The trust is currently trading at a discount of around 14% to NAV. The discount has been quite volatile in recent years, mirroring the underlying performance; widening to 20% on a number of occasions, having been below 10% for much of 2010. It has narrowed somewhat in 2013. There was no reaction in the share price on the day of the results announcement, which is surprising. I bought an initial position in the trust at a discount of around 16% to NAV (although this was prior to it going a ex a dividend of 3.75p), which provides potential outperformance of around 17% relative to the NAV in the event of a wind-up, assuming costs of say 2%. Some of the trust’s holdings are quite illiquid. I think the trust is a bit misleading in suggesting that it is weighted towards larger cap stocks: some of its largest shareholdings are in small or microcap stock. But given the small size of the fund, overall, disposing of its positions should not be too difficult.

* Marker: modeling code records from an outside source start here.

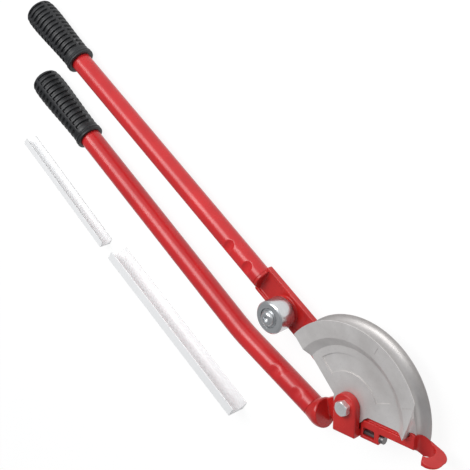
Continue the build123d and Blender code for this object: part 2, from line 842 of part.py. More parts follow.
with BuildPart() as roller_screw:
    with BuildSketch(level(lever_base - roller_nut_height)):
        with Locations((roller_x, roller_y)):
            Circle(roller_thread_diameter / 2)
    extrude(amount=lever_thickness + roller_boss_height + roller_nut_height)
    with BuildSketch(level(lever_top + roller_boss_height)):
        with Locations((roller_x, roller_y)):
            Circle(shoulder_radius)
    extrude(amount=roller_washer_base - lever_top - roller_boss_height)
    with BuildSketch(level(roller_washer_base)):
        with Locations((roller_x, roller_y)):
            Circle(roller_thread_diameter / 2)
    extrude(amount=roller_washer_thickness)
    with BuildSketch(level(roller_washer_top)):
        with Locations((roller_x, roller_y)):
            Circle(button_radius)
    extrude(amount=button_height)
    head_top = roller_screw.faces().filter_by(Axis.Z).sort_by(Axis.Z)[-1]
    fillet(head_top.edges(), button_round)
    with BuildSketch(level(roller_washer_top + button_height)):
        with Locations((roller_x, roller_y)):
            RegularPolygon(button_socket_across / 2, 6, major_radius=False)
    extrude(amount=-button_socket_depth, mode=Mode.SUBTRACT)
roller_screw.part.label = "roller_screw"
export_step(roller_screw.part, "parts/roller_screw.step")

with BuildPart() as roller_washer:
    with BuildSketch(level(roller_washer_base)):
        with Locations((roller_x, roller_y)):
            Circle(roller_washer_radius)
            Circle(roller_thread_diameter / 2, mode=Mode.SUBTRACT)
    extrude(amount=roller_washer_thickness)
roller_washer.part.label = "roller_washer"
export_step(roller_washer.part, "parts/roller_washer.step")

with BuildPart() as roller_nut:
    with BuildSketch(level(lever_base - roller_nut_height)):
        with Locations((roller_x, roller_y)):
            RegularPolygon(roller_nut_across / 2, 6, major_radius=False)
            Circle(roller_thread_diameter / 2, mode=Mode.SUBTRACT)
    extrude(amount=roller_nut_height)
roller_nut.part.label = "roller_nut"
export_step(roller_nut.part, "parts/roller_nut.step")

# Screw and washer that clamp the hook casting to the yoke, along the bar
with BuildPart() as hook_washer:
    with BuildSketch(lug_plane):
        Circle(hook_screw_head_radius)
        Circle(hook_screw_diameter / 2, mode=Mode.SUBTRACT)
    extrude(amount=hook_washer_thickness)
hook_washer.part.label = "hook_washer"
export_step(hook_washer.part, "parts/hook_washer.step")

with BuildPart() as hook_screw:
    with BuildSketch(lug_plane.offset(hook_washer_thickness)):
        Circle(hook_screw_head_radius)
    extrude(amount=hook_screw_head_height)
    with BuildSketch(lug_plane.offset(hook_washer_thickness)):
        Circle(hook_screw_diameter / 2)
    extrude(amount=-(hook_washer_thickness + screw_length))
hook_screw.part.label = "hook_screw"
export_step(hook_screw.part, "parts/hook_screw.step")


# Loose guides: a half round channel that lies on its side with the groove towards the tool
def make_guide(length, depth, width, groove, x, y, angle):
    with BuildPart() as guide:
        start = Vector(x, y, 0) - Vector(*turned(angle, length / 2), 0)
        end_plane = Plane(
            origin=start + Vector(0, 0, width / 2),
            x_dir=(*turned(angle, 0, 1), 0),
            z_dir=(*turned(angle, 1), 0),
        )
        with BuildSketch(end_plane):
            Rectangle(depth, width)
            with Locations((depth / 2, 0)):
                Circle(groove, mode=Mode.SUBTRACT)
        extrude(amount=length)
    return guide.part


long_guide = make_guide(
    long_guide_length,
    long_guide_depth,
    long_guide_width,
    groove_radius,
    long_guide_x,
    long_guide_y,
    long_guide_angle,
)
long_guide.label = "long_guide"
export_step(long_guide, "parts/long_guide.step")

short_guide = make_guide(
    short_guide_length,
    short_guide_depth,
    short_guide_width,
    short_groove_radius,
    short_guide_x,
    short_guide_y,
    short_guide_angle,
)
short_guide.label = "short_guide"
export_step(short_guide, "parts/short_guide.step")
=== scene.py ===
import math

import bmesh
import bpy
from mathutils import Matrix, Vector


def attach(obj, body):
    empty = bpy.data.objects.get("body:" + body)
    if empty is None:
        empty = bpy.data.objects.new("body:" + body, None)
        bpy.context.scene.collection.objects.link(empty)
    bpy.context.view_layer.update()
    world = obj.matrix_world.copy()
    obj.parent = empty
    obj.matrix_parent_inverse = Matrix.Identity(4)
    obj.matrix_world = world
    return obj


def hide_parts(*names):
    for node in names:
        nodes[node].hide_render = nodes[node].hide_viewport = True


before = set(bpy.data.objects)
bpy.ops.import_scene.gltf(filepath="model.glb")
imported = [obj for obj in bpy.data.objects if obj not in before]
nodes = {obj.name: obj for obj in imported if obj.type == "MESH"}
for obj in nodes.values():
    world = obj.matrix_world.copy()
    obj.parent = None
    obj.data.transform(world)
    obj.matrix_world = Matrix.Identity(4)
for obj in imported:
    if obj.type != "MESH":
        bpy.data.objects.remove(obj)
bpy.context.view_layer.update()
mm = 0.001
print("frame loaded:", len(nodes), "nodes")


# small helpers for shader nodes

def newGroup(name, inputs, outputs):
    group = bpy.data.node_groups.new(name, "ShaderNodeTree")
    for label, value in inputs:
        socket = group.interface.new_socket(name=label, in_out="INPUT", socket_type="NodeSocketFloat")
        socket.default_value = value
    for label in outputs:
        group.interface.new_socket(name=label, in_out="OUTPUT", socket_type="NodeSocketFloat")
    return group, group.nodes.new("NodeGroupInput"), group.nodes.new("NodeGroupOutput")


def placeGroup(tree, group, values):
    node = tree.nodes.new("ShaderNodeGroup")
    node.node_tree = group
    for label, value in values.items():
        node.inputs[label].default_value = value
    return node


def mathNode(tree, operation, first, second=None, third=None):
    node = tree.nodes.new("ShaderNodeMath")
    node.operation = operation
    for socket, value in zip(node.inputs, (first, second, third)):
        if value is None:
            continue
        if isinstance(value, (int, float)):
            socket.default_value = value
        else:
            tree.links.new(value, socket)
    return node.outputs[0]


def noiseNode(tree, vector, scale, detail, rough=0.55):
    node = tree.nodes.new("ShaderNodeTexNoise")
    tree.links.new(vector, node.inputs["Vector"])
    node.inputs["Detail"].default_value = detail
    node.inputs["Roughness"].default_value = rough
    if isinstance(scale, (int, float)):
        node.inputs["Scale"].default_value = scale
    else:
        tree.links.new(scale, node.inputs["Scale"])
    return node.outputs["Fac"]


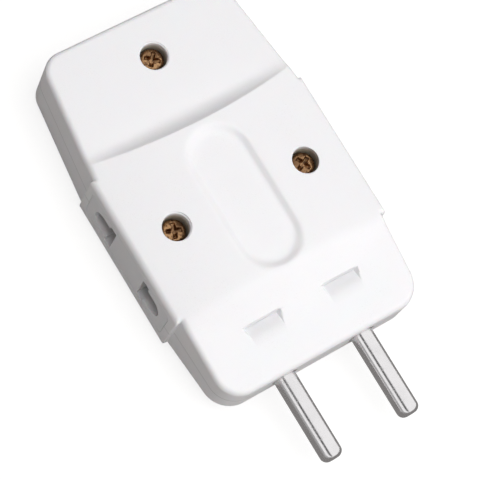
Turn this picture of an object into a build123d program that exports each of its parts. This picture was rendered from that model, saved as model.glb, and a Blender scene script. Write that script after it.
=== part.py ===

I have bought a relatively small initial position in the trust, which represents around 3.5% of my portfolio. I will look to add to my shareholding, depending on the discount level and news flow. The trust is illiquid, but it is reasonably easy for a small investor to buy a meaningful shareholding. I think it is unlikely that the trust will get to hold a continuation vote in 12 months time. The simple fact is that at its current size it is not viable as an investment proposition. I expect a further announcement on the trust’s future in the next few months. The only factor, which might feasibly save the trust, is a rapid turnaround in its performance, although I think this is unlikely. In either case, barring a very weak underlying performance, the investment should provide a good return over the next year or so.